Pick out each line with the word "return" from the material that follows.

— START —

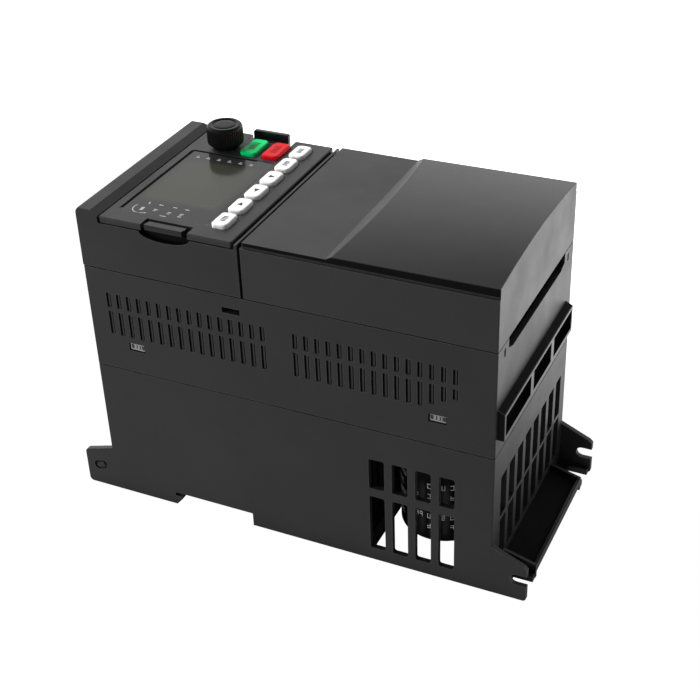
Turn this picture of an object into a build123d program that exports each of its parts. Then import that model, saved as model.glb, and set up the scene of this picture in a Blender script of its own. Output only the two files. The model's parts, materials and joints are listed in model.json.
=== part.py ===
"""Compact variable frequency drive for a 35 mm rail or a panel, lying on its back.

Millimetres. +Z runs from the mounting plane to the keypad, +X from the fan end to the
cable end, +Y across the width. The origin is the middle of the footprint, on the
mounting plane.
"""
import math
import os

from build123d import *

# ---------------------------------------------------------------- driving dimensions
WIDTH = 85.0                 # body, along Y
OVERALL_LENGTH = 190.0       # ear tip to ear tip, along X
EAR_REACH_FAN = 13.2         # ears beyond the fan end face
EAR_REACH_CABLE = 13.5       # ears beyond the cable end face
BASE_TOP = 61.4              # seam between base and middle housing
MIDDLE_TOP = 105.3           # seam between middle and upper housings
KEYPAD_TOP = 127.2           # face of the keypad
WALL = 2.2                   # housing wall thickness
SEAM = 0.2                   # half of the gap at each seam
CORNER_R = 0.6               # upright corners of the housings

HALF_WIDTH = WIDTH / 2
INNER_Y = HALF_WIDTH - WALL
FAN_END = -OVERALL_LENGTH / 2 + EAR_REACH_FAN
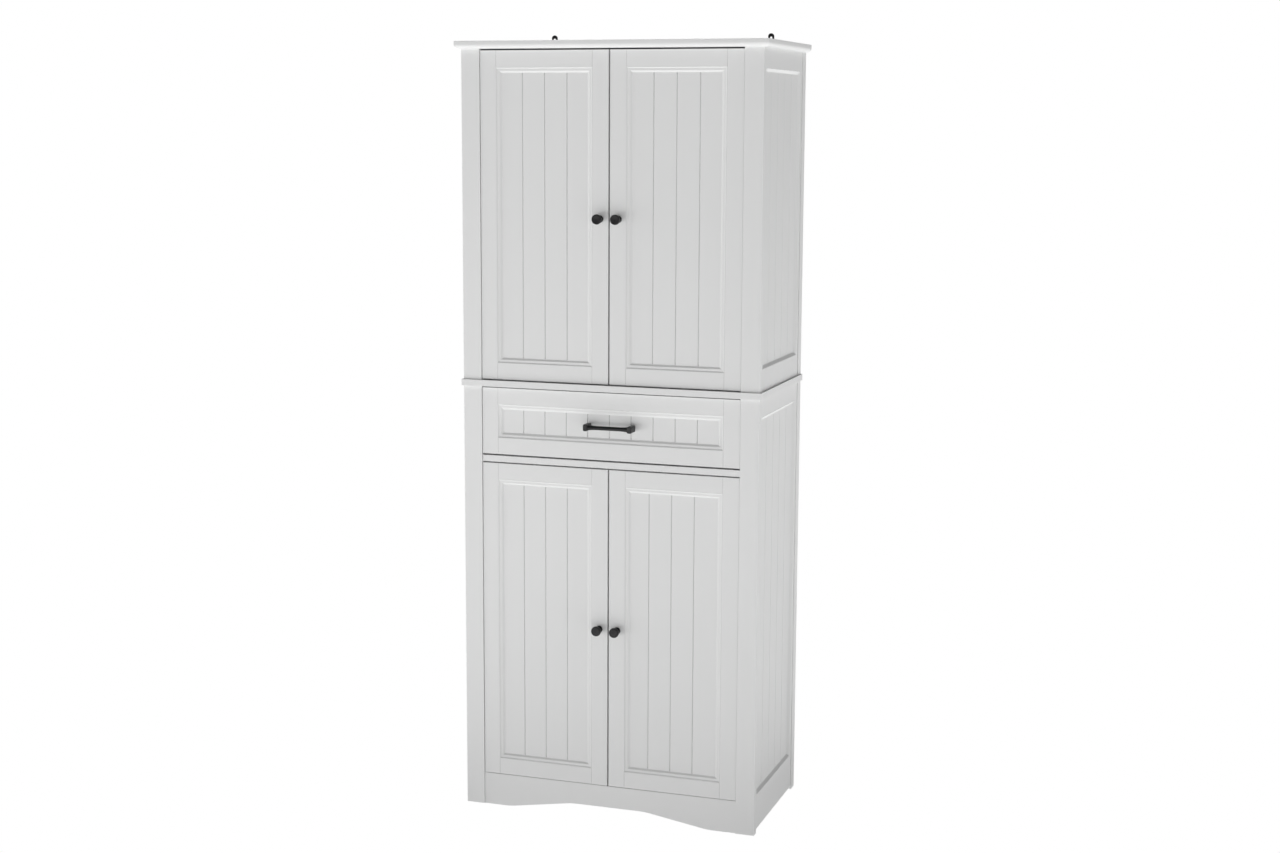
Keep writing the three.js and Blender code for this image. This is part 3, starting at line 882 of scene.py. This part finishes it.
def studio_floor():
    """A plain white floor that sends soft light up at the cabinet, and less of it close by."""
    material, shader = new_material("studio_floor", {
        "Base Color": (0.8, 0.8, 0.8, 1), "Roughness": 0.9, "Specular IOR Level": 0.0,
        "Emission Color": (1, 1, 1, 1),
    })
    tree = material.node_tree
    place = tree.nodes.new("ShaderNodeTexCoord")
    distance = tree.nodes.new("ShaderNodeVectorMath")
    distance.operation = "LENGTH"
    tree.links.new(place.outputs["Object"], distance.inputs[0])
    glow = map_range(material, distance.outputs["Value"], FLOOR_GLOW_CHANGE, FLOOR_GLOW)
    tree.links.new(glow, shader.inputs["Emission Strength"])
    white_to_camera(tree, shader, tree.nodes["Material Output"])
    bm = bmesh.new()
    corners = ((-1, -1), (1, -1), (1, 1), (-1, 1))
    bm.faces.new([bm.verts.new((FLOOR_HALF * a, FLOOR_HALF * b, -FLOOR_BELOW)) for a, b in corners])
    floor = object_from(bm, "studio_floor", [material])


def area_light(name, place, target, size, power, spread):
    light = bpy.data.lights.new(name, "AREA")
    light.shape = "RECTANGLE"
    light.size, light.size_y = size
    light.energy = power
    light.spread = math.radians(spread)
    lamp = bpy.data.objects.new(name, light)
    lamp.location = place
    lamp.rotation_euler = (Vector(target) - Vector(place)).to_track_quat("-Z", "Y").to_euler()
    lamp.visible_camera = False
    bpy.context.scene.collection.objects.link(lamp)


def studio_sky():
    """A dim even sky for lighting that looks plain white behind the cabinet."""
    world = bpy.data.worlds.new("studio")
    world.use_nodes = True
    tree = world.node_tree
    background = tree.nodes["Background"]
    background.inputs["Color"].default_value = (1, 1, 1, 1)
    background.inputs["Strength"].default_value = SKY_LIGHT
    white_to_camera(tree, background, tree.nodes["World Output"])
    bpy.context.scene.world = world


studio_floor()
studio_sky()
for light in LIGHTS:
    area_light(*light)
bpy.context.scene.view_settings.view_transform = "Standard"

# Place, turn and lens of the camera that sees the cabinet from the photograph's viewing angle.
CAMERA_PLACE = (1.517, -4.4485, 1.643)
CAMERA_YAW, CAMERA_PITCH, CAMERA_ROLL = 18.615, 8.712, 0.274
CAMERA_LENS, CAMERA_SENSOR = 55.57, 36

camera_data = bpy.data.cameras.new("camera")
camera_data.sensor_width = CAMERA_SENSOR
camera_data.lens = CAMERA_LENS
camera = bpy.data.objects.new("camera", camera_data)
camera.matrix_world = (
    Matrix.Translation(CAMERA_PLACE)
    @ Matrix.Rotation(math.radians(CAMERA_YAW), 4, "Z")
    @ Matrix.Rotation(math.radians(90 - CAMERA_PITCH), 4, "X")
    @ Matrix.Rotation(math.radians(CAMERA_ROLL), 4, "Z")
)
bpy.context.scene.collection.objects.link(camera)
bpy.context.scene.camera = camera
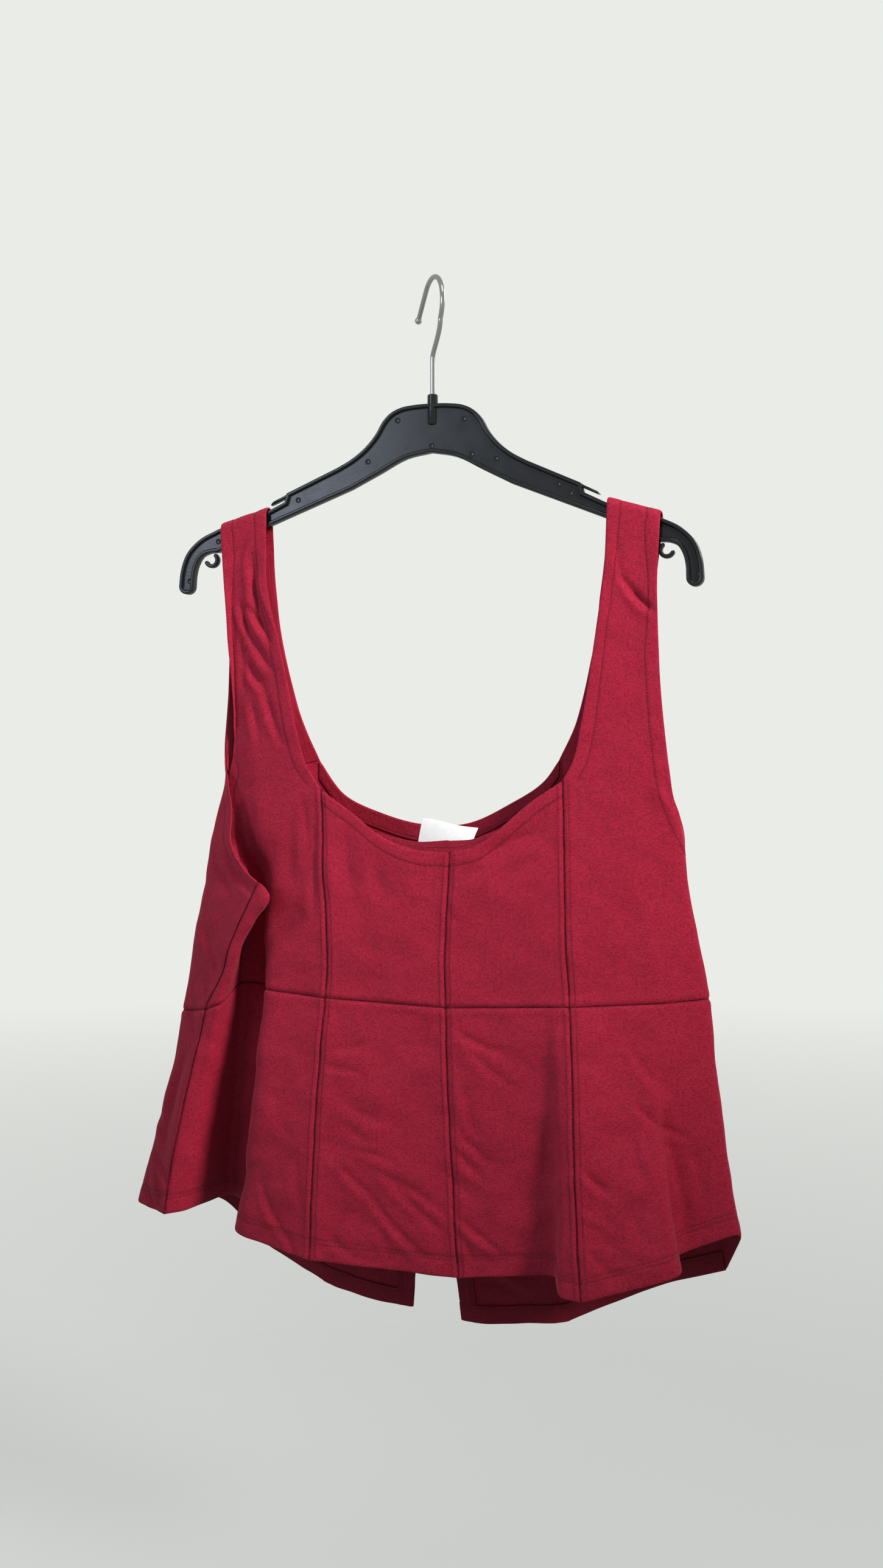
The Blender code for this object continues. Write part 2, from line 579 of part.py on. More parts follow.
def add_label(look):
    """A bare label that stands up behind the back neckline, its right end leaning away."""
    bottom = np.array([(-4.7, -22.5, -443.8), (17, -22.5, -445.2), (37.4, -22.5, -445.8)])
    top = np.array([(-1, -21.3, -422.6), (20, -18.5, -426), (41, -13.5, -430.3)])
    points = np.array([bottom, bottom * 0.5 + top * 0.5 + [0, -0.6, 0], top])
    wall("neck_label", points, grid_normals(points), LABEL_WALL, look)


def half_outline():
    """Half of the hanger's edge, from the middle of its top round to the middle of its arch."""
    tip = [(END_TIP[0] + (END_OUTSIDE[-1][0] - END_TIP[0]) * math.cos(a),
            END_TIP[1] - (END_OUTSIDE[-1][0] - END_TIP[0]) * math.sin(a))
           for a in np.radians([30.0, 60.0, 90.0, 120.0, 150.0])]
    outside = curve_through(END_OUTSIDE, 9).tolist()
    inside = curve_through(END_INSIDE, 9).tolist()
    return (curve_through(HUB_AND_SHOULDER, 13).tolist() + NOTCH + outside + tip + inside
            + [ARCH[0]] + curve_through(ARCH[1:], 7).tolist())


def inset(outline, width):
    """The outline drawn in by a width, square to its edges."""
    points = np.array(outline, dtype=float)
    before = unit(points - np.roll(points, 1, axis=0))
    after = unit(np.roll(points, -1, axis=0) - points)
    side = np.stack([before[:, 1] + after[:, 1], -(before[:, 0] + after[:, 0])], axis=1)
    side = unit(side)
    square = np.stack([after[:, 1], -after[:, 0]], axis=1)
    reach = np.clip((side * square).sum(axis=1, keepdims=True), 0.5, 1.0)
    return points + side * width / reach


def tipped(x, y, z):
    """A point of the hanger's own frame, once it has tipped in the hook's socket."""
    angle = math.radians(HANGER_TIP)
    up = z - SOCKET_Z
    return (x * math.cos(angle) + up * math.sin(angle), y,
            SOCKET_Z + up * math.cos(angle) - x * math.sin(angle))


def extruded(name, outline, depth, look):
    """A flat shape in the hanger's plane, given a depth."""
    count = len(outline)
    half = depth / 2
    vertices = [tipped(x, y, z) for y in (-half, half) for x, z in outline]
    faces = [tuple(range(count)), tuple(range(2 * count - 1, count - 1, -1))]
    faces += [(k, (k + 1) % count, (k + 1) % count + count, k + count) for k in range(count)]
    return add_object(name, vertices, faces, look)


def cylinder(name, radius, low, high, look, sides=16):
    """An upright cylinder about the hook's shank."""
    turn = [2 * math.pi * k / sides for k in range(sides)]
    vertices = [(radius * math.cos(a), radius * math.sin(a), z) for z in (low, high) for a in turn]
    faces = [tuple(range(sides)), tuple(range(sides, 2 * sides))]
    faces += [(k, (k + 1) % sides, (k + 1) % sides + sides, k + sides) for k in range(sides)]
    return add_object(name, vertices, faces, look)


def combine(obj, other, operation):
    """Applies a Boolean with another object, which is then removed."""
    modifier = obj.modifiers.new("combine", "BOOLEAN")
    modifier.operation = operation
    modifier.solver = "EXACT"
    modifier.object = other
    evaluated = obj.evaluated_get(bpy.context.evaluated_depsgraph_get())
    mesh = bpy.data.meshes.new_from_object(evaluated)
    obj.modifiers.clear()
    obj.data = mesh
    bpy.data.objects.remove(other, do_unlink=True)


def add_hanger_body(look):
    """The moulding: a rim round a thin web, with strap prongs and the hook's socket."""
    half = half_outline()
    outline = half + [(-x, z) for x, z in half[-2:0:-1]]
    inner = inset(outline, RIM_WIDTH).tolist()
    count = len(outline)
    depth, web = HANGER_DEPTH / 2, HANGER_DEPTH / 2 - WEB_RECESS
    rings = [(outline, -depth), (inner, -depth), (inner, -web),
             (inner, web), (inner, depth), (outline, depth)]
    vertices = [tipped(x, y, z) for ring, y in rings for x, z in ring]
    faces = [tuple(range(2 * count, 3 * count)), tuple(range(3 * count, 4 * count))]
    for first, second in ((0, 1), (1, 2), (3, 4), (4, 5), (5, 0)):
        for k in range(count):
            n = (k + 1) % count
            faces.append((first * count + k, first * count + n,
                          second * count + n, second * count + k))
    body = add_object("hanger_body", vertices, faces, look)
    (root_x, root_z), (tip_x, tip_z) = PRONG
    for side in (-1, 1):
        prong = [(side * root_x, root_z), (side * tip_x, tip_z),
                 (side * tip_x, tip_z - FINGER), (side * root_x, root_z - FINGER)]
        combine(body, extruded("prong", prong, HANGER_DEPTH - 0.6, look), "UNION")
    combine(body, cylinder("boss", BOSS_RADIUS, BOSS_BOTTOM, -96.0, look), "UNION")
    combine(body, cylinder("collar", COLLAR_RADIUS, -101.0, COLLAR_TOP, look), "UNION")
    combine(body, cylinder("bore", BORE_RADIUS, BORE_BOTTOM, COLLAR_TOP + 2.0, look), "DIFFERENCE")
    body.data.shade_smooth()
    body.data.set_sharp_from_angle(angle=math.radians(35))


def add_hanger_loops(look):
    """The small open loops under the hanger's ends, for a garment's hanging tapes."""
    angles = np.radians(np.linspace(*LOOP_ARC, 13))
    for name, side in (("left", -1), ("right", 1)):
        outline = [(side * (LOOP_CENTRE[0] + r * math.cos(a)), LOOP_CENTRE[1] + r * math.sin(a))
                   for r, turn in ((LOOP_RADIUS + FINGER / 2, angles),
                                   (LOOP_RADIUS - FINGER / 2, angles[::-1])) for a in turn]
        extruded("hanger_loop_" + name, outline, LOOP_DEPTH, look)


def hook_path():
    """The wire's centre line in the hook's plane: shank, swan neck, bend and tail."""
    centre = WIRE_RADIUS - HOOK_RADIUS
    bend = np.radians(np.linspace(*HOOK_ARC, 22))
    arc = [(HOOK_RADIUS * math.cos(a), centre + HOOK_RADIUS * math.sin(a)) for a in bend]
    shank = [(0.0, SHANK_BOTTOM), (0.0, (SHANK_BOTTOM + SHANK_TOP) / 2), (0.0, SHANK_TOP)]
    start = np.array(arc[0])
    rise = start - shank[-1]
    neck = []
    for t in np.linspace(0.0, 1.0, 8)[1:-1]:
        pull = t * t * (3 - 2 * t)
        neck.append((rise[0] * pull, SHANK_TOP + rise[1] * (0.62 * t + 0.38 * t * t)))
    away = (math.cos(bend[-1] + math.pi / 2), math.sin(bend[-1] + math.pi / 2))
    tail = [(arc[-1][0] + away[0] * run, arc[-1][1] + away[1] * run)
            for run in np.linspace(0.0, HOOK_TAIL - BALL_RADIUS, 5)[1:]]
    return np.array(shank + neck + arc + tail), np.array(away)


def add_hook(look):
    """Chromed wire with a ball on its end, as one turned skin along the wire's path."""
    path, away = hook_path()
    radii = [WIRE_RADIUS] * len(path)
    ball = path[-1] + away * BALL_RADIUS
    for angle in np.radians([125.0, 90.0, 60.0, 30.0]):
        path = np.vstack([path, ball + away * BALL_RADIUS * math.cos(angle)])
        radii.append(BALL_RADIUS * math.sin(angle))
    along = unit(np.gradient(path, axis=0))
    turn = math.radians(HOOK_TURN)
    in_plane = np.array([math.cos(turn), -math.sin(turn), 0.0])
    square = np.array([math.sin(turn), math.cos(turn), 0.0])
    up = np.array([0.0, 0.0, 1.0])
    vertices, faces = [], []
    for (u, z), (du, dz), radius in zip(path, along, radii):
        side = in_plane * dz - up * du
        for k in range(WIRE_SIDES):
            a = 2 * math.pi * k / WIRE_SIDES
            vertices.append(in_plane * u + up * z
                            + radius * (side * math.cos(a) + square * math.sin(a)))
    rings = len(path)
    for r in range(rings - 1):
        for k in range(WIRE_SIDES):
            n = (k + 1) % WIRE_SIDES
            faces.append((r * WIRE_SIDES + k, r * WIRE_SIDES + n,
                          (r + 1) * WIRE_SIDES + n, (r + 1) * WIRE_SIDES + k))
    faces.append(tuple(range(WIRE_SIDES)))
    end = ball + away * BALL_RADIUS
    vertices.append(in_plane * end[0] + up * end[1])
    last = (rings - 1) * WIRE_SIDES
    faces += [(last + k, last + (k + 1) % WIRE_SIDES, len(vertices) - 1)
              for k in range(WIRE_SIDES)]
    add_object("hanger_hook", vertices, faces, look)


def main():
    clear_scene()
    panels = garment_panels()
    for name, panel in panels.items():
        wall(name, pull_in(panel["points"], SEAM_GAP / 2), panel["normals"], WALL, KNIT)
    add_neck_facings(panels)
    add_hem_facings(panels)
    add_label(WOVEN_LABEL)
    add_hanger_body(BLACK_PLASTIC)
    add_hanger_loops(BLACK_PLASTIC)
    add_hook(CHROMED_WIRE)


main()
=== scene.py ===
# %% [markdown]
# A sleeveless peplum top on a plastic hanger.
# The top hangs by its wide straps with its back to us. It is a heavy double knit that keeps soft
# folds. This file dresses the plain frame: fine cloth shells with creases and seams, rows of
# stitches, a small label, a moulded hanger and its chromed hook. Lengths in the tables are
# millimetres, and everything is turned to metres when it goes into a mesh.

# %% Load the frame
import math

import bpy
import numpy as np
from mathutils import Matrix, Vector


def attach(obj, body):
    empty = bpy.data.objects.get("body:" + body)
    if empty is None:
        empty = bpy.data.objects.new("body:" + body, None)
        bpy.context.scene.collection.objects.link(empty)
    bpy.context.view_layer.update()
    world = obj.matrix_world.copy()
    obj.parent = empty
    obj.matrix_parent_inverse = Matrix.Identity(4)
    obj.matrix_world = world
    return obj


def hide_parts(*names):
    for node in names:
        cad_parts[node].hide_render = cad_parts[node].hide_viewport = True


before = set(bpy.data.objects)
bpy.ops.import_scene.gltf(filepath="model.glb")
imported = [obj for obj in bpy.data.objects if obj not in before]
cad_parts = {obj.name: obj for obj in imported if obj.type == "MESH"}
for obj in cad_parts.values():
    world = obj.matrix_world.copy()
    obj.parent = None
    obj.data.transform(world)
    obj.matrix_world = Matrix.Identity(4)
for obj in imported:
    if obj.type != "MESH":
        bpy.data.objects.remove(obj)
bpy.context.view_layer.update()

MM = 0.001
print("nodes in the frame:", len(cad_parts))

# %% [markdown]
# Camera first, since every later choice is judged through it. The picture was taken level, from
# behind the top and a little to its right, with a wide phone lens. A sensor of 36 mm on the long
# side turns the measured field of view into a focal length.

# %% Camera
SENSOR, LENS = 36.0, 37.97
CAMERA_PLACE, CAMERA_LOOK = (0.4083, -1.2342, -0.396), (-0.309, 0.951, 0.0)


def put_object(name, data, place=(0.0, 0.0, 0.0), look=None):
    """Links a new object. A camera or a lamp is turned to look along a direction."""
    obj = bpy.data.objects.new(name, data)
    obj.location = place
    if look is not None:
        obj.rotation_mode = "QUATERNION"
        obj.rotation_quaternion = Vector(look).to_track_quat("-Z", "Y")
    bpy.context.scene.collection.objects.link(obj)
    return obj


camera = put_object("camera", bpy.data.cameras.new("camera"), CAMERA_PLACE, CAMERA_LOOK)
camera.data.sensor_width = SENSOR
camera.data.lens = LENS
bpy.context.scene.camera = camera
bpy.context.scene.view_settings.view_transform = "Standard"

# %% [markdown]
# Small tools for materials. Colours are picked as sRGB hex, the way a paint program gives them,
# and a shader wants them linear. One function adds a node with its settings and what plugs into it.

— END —

Answer to this task:
    return (curve_through(HUB_AND_SHOULDER, 13).tolist() + NOTCH + outside + tip + inside
    return points + side * width / reach
    return (x * math.cos(angle) + up * math.sin(angle), y,
    return add_object(name, vertices, faces, look)
    return add_object(name, vertices, faces, look)
    return np.array(shank + neck + arc + tail), np.array(away)
    return obj
    return obj